🧪 Postman Challenge – Day 2: Environments & Variables

🧪 Postman Challenge – Day 2: Environments & Variables

“Make your API testing life easier, one variable at a time.” – 404Yeti

Hey snow crew, Yeti here! ❄️
Today’s mission in the Postman 30 Day Challenge is all about reducing chaos and leveling up your workflow using environments and variables.

Let’s face it — if you're copy-pasting full URLs over and over, you're living in the Ice Age. Time to evolve and make Postman do the heavy lifting.

🧊 What’s an Environment?

In Postman, an environment is like your personal testing snowglobe. It holds variables (like URLs, tokens, or custom data) that you can reference in multiple requests — without rewriting anything.
It’s basically cleaner, faster, and way more secure than hardcoding stuff over and over.

Step 1: Create Your Environment

  • Click the Environment tab (top right in Postman)
  • Hit that sweet “+” icon to create a new environment
  1. Add a variable name — we’ll call it baseURL
  2. Set the initial value to:
https://postman-echo.com/

Step 2: Use That Variable Like a Pro

Now let’s build a request, but instead of typing out the full URL, we’ll use:

{{baseURL}}/post

If you did it right, Postman will highlight it in blue — that means the variable is working and recognized.

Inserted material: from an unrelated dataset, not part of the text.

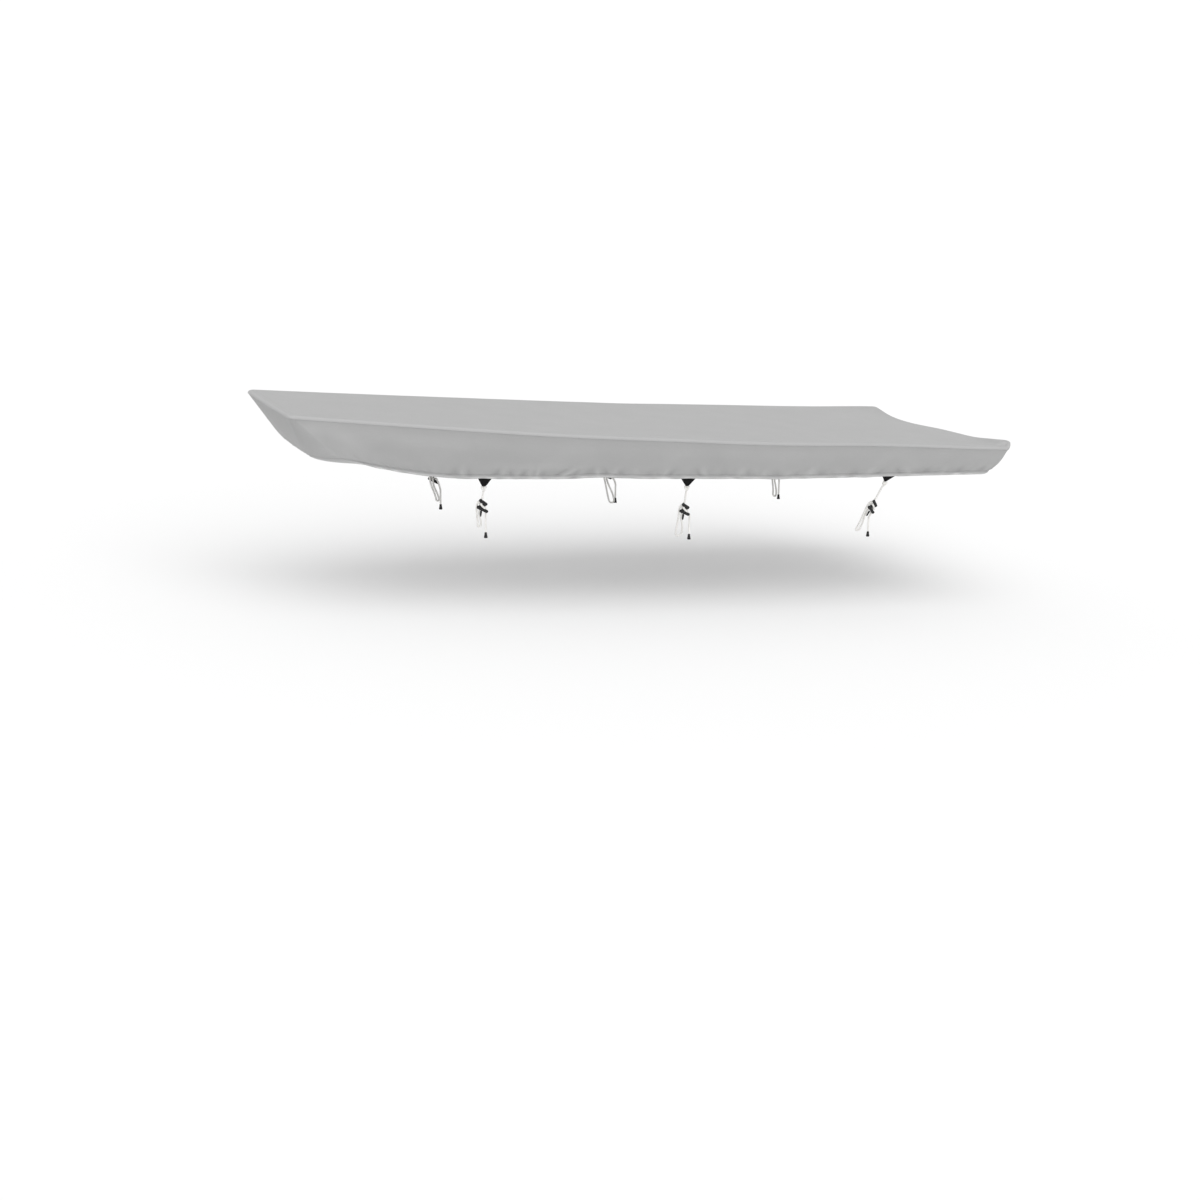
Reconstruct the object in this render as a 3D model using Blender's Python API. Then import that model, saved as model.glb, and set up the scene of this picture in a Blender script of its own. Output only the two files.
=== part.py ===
"""Fitted cloth cover for a 4.3 m flat-bottomed boat, with six rope tie-downs.

The cover is one hollow sheet: a taut top, a soft roll round the boat's rim, and a skirt that follows
the flared sides, the raked bow and the transom down to a drawn hem. Each tie-down hangs from a webbing
tab under the hem: a knotted rope, a moulded zigzag tensioner, a loop for the trailer's beam, and a free
end in a bell-shaped end cap.

Frame: metres, +X to the stern, +Y to starboard, +Z up. The origin is the middle of the top's underside,
where the boat carries the cover.
"""

import math

import bmesh
import bpy
import numpy as np
from mathutils import Matrix, Vector

# ---- cover: driving sizes
BOW_X = -2.135  # bow and stern rims, from the boat's middle
STERN_X = 2.165
THICKNESS = 0.0025  # cloth with its coating and the hem's turned layers
TOP_SAG = 0.012  # the top's middle below the line between the rims
BOW_RISE = 0.073  # sheer: how far the bow rim stands above the midship rim
SHEER_START = 0.30  # the rim is level from the stern to here, then curves up
SHEER_POWER = 1.25
ROLL_RADIUS = 0.016  # cloth rolled over the rim's rail
BOW_DROP = 0.2545  # skirt below the bow rim
STERN_DROP = 0.1755  # skirt below the stern rim
BOW_CORNERS = (0.028, 0.165)  # corner radii in plan, at the rim and at the hem
STERN_CORNERS = (0.020, 0.085)
END_REACH = 1.2  # how far along the side the ends' rake draws the cloth

# Sections along the side: x, half width at the rim, skirt drop below the rim.
STATIONS = (
    (-2.14, 0.409, 0.2445),
    (-1.71, 0.460, 0.2655),
    (-1.28, 0.512, 0.2925),
    (-0.86, 0.562, 0.2715),
    (-0.43, 0.606, 0.2455),
    (0.00, 0.643, 0.2255),
    (0.43, 0.668, 0.2125),
    (0.86, 0.683, 0.2065),
    (1.28, 0.689, 0.1975),
    (1.71, 0.692, 0.1845),
    (2.14, 0.695, 0.1735),
)

# Lean of the skirt from plumb, inwards, in degrees: share of the drop, side, bow, stern.
LEANS = (
    (0.00, 34, 35, 4),
    (0.10, 24, 35, 2),
    (0.25, 16, 35, 2),
    (0.50, 24, 35, 4),
    (0.72, 23, 35, 20),
    (0.86, 15, 48, 48),
    (0.94, 15, 64, 48),
    (1.00, 15, 70, 46),
)

# The hem's channel: height above the hem's edge, how far its face stands proud of the skirt.
HEM_BEAD = ((0.034, 0.0), (0.026, -0.002), (0.019, 0.0035), (0.009, 0.0055), (0.0, 0.0015))

# Places where the hem rides up or hangs low: x, side (-1 port, 1 starboard), lift, half width.
HEM_LIFTS = (
    (-1.75, -1, 0.012, 0.13),
    (-0.42, -1, 0.007, 0.12),
    (0.62, -1, -0.004, 0.15),
    (-1.20, 1, -0.005, 0.15),
    (0.35, 1, 0.008, 0.14),
    (1.50, 1, 0.004, 0.12),
)

# The top's corners and edges above the rim line: x, y, rise, reach in x, reach in y.
RISES = (
    (STERN_X, -0.66, 0.029, 0.06, 0.20),
    (STERN_X, 0.70, 0.010, 0.08, 0.14),
    (STERN_X, 0.34, -0.026, 0.30, 0.36),
)
RISE_FADE = 0.030  # the rises die away over this distance inside the sides' rims
RAIL_RISES = (  # along the rims aft of the middle, in the same columns
    (0.05, -0.68, 0.0135, 0.62, 0.16),
    (1.22, -0.70, 0.0145, 0.62, 0.16),
    (2.12, 0.69, 0.0100, 0.36, 0.12),
)
STERN_EAR = (-0.65, 0.046, 0.09, 0.042)  # the cloth's peak past the stern rim: y, how far, reach in x and y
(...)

“If it glows blue, you’re true.” – 404Yeti

📦 Step 3: Rename Your Request (Trust Me)

Don’t leave it as “Untitled Request #548.” Give it a proper name like Test POST - Echo or Yeti_Blast_v1.
Clean naming keeps your workflow tight and your future self happy — especially when juggling dozens of requests across multiple targets.

Step 4: Switch It Up — POST to GET

Time to show Postman's flexibility.

Change your method from POST to GET
Update the URL from: /post to /get

Boom — you’re now testing a totally different endpoint without rewriting your base URL

🧪 Step 5: Add Parameters

Let’s toss in a payload. Head over to the Params tab and start adding variables — whatever you like:

Postman will update your request URL automatically with the parameters.

🚀 Step 6: Fire It Off!

Hit Send and you should see a beautiful:

Music to a tester’s ears.

Why This Matters (Especially for Security Pros)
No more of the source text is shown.